The officials, who asked not to be identified because the discussion is in progress, didn’t spell out the precise trigger or timetable for the stepped-up sanctions or what they would entail. The proposal requires approval by all 28 EU foreign ministers and may be modified before a decision is released later today.
EU leaders from the Atlantic to the Black Sea have lambasted the government in Moscow for not forcing rebels to allow unfettered access to the the site of the crash at Grabovo, less than 60 miles (97 kilometers) from Russia, and swift repatriation of the victims’ remains. Russia has blamed Ukraine for the downing of the plane and has said it played no role, an assertion EU and U.S. officials dismiss.
Russia canceled its first ruble bond auction in three months after borrowing costs surged to the highest level in more than two months yesterday. The price to protect Russian bonds against default, already the highest among the world’s four largest emerging markets, has surged since the July 17 tragedy in eastern Ukraine.
The Micex Stock Index shrugged off the latest criticism, rising 1.5 percent to 1,404.73 at 6:40 p.m. in Moscow, rebounding from the steepest drop in four months.
EU foreign ministers said today’s priority is to prod Russia to remove obstacles to the investigation into how the flight came down over rebel-held territory and the repatriation of the bodies of the 298 passengers and crew.
The EU needs a twin-track policy of pursuing diplomacy and “to accompany this readiness with higher pressure, which means taking tougher measures,” German Foreign Minister Frank-Walter Steinmeier told reporters before the ministers met in Brussels.
Foreign Minister Frans Timmermans of the Netherlands, which lost 193 citizens on the flight, opened the meeting by reporting on progress in recovering victims from the crash site.
Lithuanian Foreign Minister Linas Linkevicius, who has called for a tougher stance throughout the crisis, said the EU should focus on penalizing close allies of Putin because the bloc isn’t ready to pursue “stage three” curbs against whole industries.
“Now, after this tragedy, we all understand that we deal clearly with Russian-backed terrorists,” Ukrainian Foreign Minister Pavlo Klimkin told a European Parliament committee.
French President Francois Hollande said last night that he’s prepared to cancel the sale of the second of two helicopter carrier ships to Russia.

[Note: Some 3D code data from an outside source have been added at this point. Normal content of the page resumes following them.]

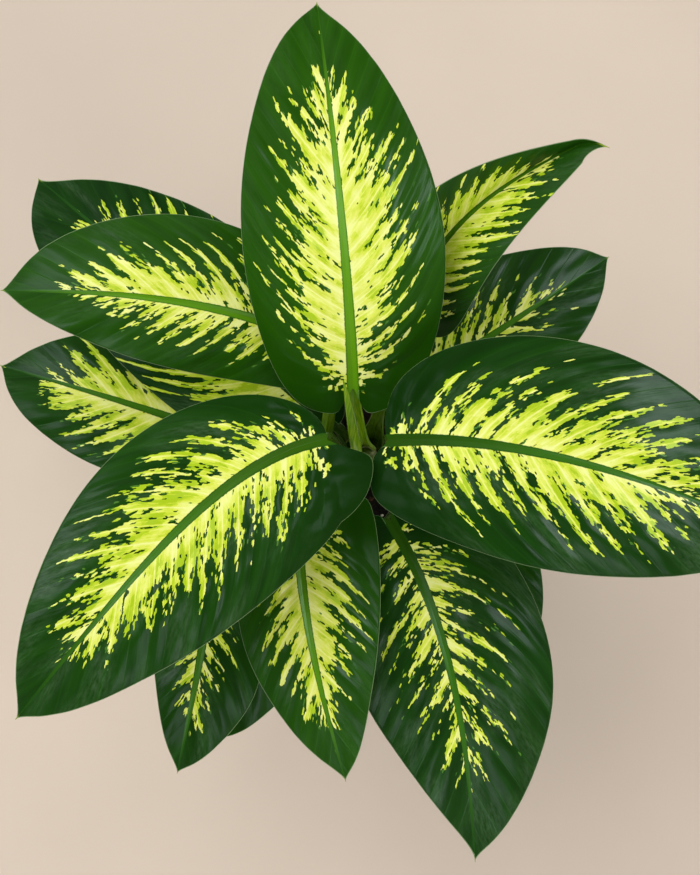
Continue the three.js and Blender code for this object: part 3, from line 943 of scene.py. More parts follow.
@dataclass(frozen=True)
class Crumbs:
    """A kind of small lump that lies on the soil, with its numbers and sizes."""

    name: str
    count: int
    size: tuple[float, float]
    squash: tuple[float, float, float]
    rough: float
    sunk: float
    seed: int
    finish: Loose


@dataclass
class Soil:
    """Potting soil: a lumpy mound round the canes, with crumbs, bark and perlite on it."""

    pot: Pot
    canes: list[Cane]
    edge: float = 123.0
    crown: float = 130.0
    bottom: float = 3.3
    gap: float = 0.5
    # Each kind of lump's length, height and seed.
    lumps: tuple[tuple[float, float, int], ...] = ((14, 1.0, 5), (6, 0.7, 6), (3, 0.45, 7))
    firmed: float = 1.8
    firmed_reach: float = 6.0
    wall_drop: float = 1.5
    wall_reach: float = 5.0
    rings: int = 84
    segments: int = 240
    kinds: tuple[Crumbs, ...] = (
        Crumbs("peat_crumbs", 420, (1.2, 3.4), (1.0, 0.85, 0.7), 0.3, 0.25, 1, PEAT),
        Crumbs("bark_chips", 70, (2.6, 6.5), (1.0, 0.6, 0.28), 0.25, 0.2, 2, BARK),
        Crumbs("perlite_grains", 54, (0.9, 2.0), (1.0, 0.9, 0.8), 0.15, 0.3, 3, PERLITE),
    )

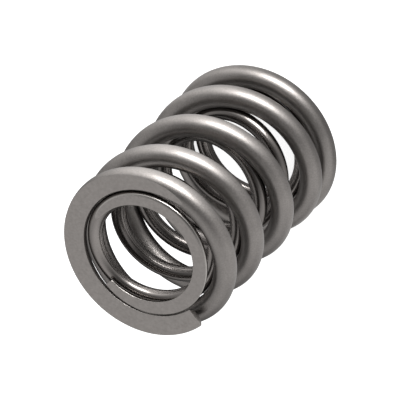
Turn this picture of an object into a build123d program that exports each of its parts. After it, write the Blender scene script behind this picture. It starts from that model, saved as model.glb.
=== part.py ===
from build123d import *
import os
from math import cos, pi, radians, sin

# A dual valve spring for an engine, standing on its bottom seat: an outer spring wound
# right hand, with a smaller inner spring wound left hand nested in it. Each is one length of
# round wire, coiled with closed ends that are ground flat.
# Millimetres, +Z up, origin on the springs' axis in the plane of the bottom seat.

# Sizes that the two springs share
free_length = 49.8        # from seat to seat with no load
outer_diameter = 36.5     # over the outer spring's coils
nesting_gap = 0.05        # radial gap between the outer and the inner spring
closing_gap = 0.04        # left between an end coil and the coil that it closes onto

# Outer spring
outer_wire = 4.6
outer_turns = 5.18       # from tip to tip, with both end coils
outer_closed_turns = 0.42  # from either tip, wound close
outer_top_ramp_turns = 1.09  # over which the pitch then opens
outer_bottom_ramp_turns = 1.2
outer_tip = 1.2           # thickness that the grinding leaves at a tip
outer_tip_azimuth = -46.3  # degrees, of the top tip

# Inner spring
inner_wire = 3.1
inner_turns = 6.56
inner_closed_turns = 0.68
inner_top_ramp_turns = 0.37
inner_bottom_ramp_turns = 0.79
inner_tip = 0.52
inner_tip_azimuth = -133.0

right_hand = 1
left_hand = -1
points_per_turn = 16      # that the wire's centre line is drawn through
stretches_per_turn = 3    # that the wire is swept in, so that each face is a short one

outer_coil_radius = (outer_diameter - outer_wire) / 2
inner_coil_radius = outer_coil_radius - outer_wire / 2 - nesting_gap - inner_wire / 2


def opened_turns(turn, closed_turns, ramp_turns):
    # How much of the active pitch the wire has gathered by this turn, counted from a tip:
    # none along the closed coil, a smooth share of it along the ramp, and all of it beyond.
    share = min(max((turn - closed_turns) / ramp_turns, 0), 1)
    along_ramp = ramp_turns * (share**3 - share**4 / 2)
    beyond_ramp = max(turn - closed_turns - ramp_turns, 0)
    return along_ramp + beyond_ramp


def centre_line(
    coil_radius, wire, turns, closed_turns, top_ramp_turns, bottom_ramp_turns, tip, tip_azimuth, hand
):
    # The wire runs from its top tip down to its bottom tip. Its closed pitch keeps each end
    # coil just off the next one, and the active pitch makes up the free length.
    closed_pitch = wire + closing_gap
    top_tip = free_length - tip + wire / 2
    bottom_tip = tip - wire / 2
    middle = turns / 2
    all_opened = opened_turns(middle, closed_turns, top_ramp_turns)
    all_opened += opened_turns(middle, closed_turns, bottom_ramp_turns)
    extra_pitch = (top_tip - bottom_tip - closed_pitch * turns) / all_opened

    def height(turn):
        if turn <= middle:
            opened = opened_turns(turn, closed_turns, top_ramp_turns)
            return top_tip - closed_pitch * turn - extra_pitch * opened
        opened = opened_turns(turns - turn, closed_turns, bottom_ramp_turns)
        return bottom_tip + closed_pitch * (turns - turn) + extra_pitch * opened

    def point(turn):
        angle = radians(tip_azimuth) - hand * 2 * pi * turn
        return Vector(coil_radius * cos(angle), coil_radius * sin(angle), height(turn))

    spans = round(turns * points_per_turn)
    points = [point(turns * i / spans) for i in range(spans + 1)]
    whole_line = Spline(*points)
    stretches = round(turns * stretches_per_turn)
    return Wire([whole_line.trim(i / stretches, (i + 1) / stretches) for i in range(stretches)])


def ground_spring(name, wire, **coil):
    # The coiled wire, with both of its ends ground down to the two flat seats.
    line = centre_line(wire=wire, **coil)
    section = Plane(origin=line @ 0, z_dir=line % 0) * Circle(wire / 2)
    coiled = sweep(section, path=line)
    straight_volume = line.length * pi * wire**2 / 4
    print(name, "wire length", round(line.length, 1))
    print(name, "share of the straight wire's volume", round(coiled.volume / straight_volume, 5))
    room = 2 * outer_diameter
    between_seats = Box(room, room, free_length, align=(Align.CENTER, Align.CENTER, Align.MIN))
    return coiled & between_seats


outer_spring = ground_spring(
    "outer",
    wire=outer_wire,
    coil_radius=outer_coil_radius,
    turns=outer_turns,
    closed_turns=outer_closed_turns,
    top_ramp_turns=outer_top_ramp_turns,
    bottom_ramp_turns=outer_bottom_ramp_turns,
    tip=outer_tip,
    tip_azimuth=outer_tip_azimuth,
    hand=right_hand,
)

inner_spring = ground_spring(
    "inner",
    wire=inner_wire,
    coil_radius=inner_coil_radius,
    turns=inner_turns,
    closed_turns=inner_closed_turns,
    top_ramp_turns=inner_top_ramp_turns,
    bottom_ramp_turns=inner_bottom_ramp_turns,
    tip=inner_tip,
    tip_azimuth=inner_tip_azimuth,
    hand=left_hand,
)

os.makedirs("parts", exist_ok=True)
export_step(outer_spring, "parts/outer_spring.step")
export_step(inner_spring, "parts/inner_spring.step")
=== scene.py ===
import bpy
from math import cos, pi, radians, sin
from mathutils import Matrix, Vector


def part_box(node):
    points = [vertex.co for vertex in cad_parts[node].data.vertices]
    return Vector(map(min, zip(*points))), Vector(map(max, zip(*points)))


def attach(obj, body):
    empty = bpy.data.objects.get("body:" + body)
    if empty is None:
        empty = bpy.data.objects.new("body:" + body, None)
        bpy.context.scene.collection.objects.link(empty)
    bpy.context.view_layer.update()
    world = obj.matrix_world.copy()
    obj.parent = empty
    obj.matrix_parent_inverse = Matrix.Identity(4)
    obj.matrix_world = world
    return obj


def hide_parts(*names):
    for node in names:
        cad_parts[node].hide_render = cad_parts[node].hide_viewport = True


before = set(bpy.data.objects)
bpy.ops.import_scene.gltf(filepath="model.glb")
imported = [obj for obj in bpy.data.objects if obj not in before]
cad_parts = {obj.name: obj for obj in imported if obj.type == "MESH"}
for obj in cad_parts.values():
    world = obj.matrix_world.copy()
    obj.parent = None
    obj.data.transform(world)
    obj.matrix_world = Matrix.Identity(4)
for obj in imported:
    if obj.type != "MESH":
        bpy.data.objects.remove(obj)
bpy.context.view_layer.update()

# A dual valve spring standing on its bottom seat. Both wires are wound again here by the
# part's own rule, with finer faces, eased edges at the ground seats and a real finish.

mm = 0.001
outerLow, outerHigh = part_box("outer_spring")
freeLength = outerHigh.z - outerLow.z
outerDiameter = outerHigh.x - outerLow.x


# Wiring helpers for all the node trees

columnWidth = 220              # of the nodes as laid out in the editor
rowHeight = 170
columnRows = 8
mixSockets = {"RGBA": (6, 7, 2), "FLOAT": (2, 3, 0)}     # first, second and result, by kind


def feed(tree, value, socket):
    if isinstance(value, bpy.types.NodeSocket):
        tree.links.new(value, socket)
    else:
        socket.default_value = value


def addNode(tree, kind, **settings):
    node = tree.nodes.new(kind)
    count = len(tree.nodes)
    node.location = (columnWidth * (count // columnRows), -rowHeight * (count % columnRows))
    for name, value in settings.items():
        setattr(node, name, value)
    return node


def maths(tree, operation, *terms):
    node = addNode(tree, "ShaderNodeMath", operation=operation)
    for socket, term in zip(node.inputs, terms):
        feed(tree, term, socket)
    return node.outputs[0]


def inTurn(tree, operation, first, *others):     # one term after another
    for other in others:
        first = maths(tree, operation, first, other)
    return first


def plus(tree, *terms):
    return inTurn(tree, "ADD", *terms)


def minus(tree, *terms):
    return inTurn(tree, "SUBTRACT", *terms)


def times(tree, *terms):
    return inTurn(tree, "MULTIPLY", *terms)


def over(tree, first, second):
    return maths(tree, "DIVIDE", first, second)


def larger(tree, first, second):
    return maths(tree, "MAXIMUM", first, second)


def limited(tree, value, low=0.0, high=1.0):
    return maths(tree, "MINIMUM", larger(tree, value, low), high)


def hump(tree, share):         # 0 at both ends of the share and 1 half way
    return times(tree, share, minus(tree, 1.0, share), 4.0)


def mapped(tree, value, fromRange, toRange=(0.0, 1.0), easing="LINEAR"):
    node = addNode(tree, "ShaderNodeMapRange", interpolation_type=easing)
    feed(tree, value, node.inputs["Value"])
    for name, end in zip(("From Min", "From Max", "To Min", "To Max"), (*fromRange, *toRange)):
        feed(tree, end, node.inputs[name])
    return node.outputs["Result"]


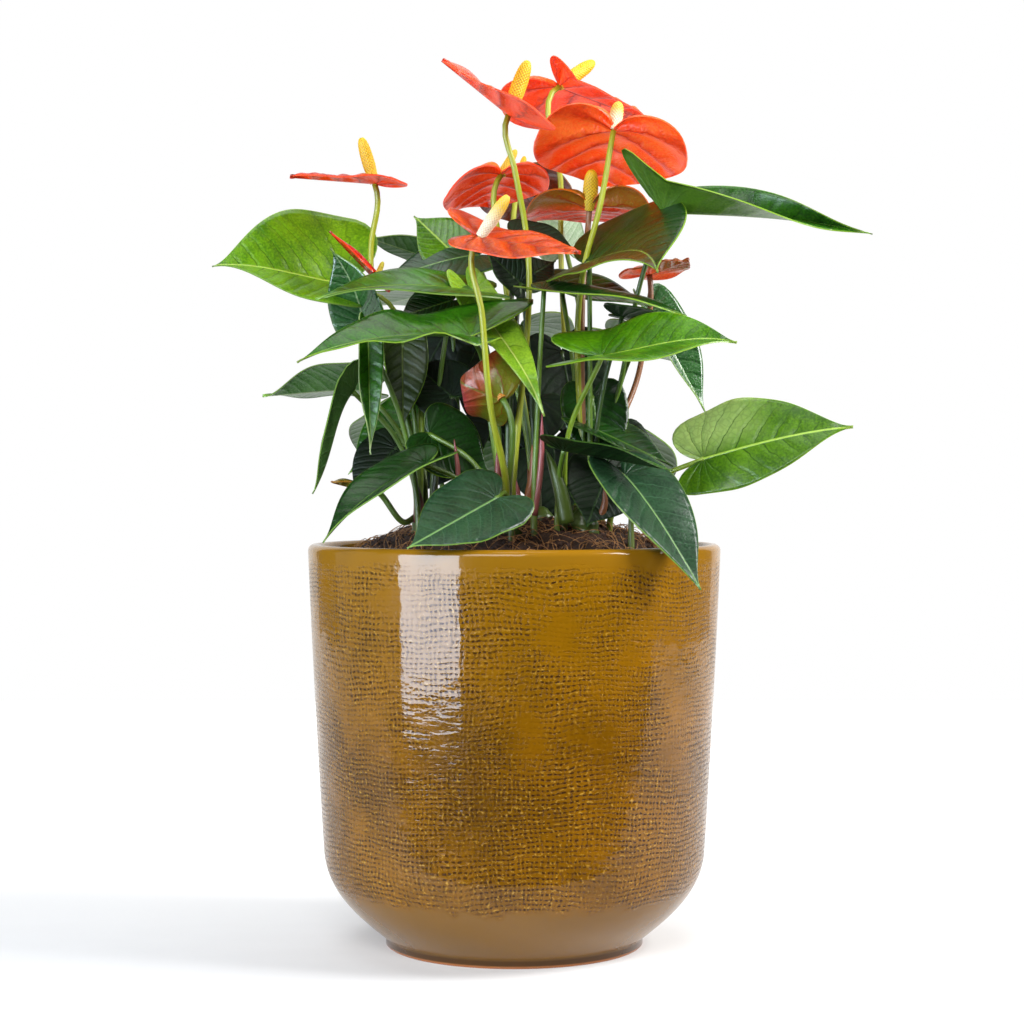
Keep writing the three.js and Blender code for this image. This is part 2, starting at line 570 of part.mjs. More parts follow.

The first ship has been paid for and set for delivery in October, he said.
In Ukraine, the victims’ bodies arrived in refrigerated train cars in Kharkiv. From there they will be flown to the Netherlands, with a first plane departing tomorrow, Dutch Prime Minister Mark Rutte said at a news conference in The Hague today.
While a Malaysian team took custody of the plane’s black boxes from the rebels and they appear in good condition, a third condition agreed with the separatists for full access to the crash site had yet to be met, Malaysian Prime Minister Najib Razak said in a statement.
At the crash site, inspectors from the Organization for Security and Cooperation in Europe said parts of the plane’s wreckage had been tampered with since they last saw it, BBC reported, citing spokesman Michael Bociurkiw.
“Large pieces of the plane have been cut into,” Bociurkiw told BBC World Update.
The separatists, who deny firing the missile said to have downed the plane, declared a unilateral cease-fire around the site. The move follows international criticism that rebels moved bodies and evidence.
“For over four days we witnessed appalling sights from the crash scene,” International Air Transport Association Director General Tony Tyler said in a statement. It’s “an outrage to human decency,” he said.
Russia’s accusers say they have images showing rebels in possession of the Buk missile system, also known as the SA-11 Gadfly, and they detected the missile launch that took down the flight in rebel territory.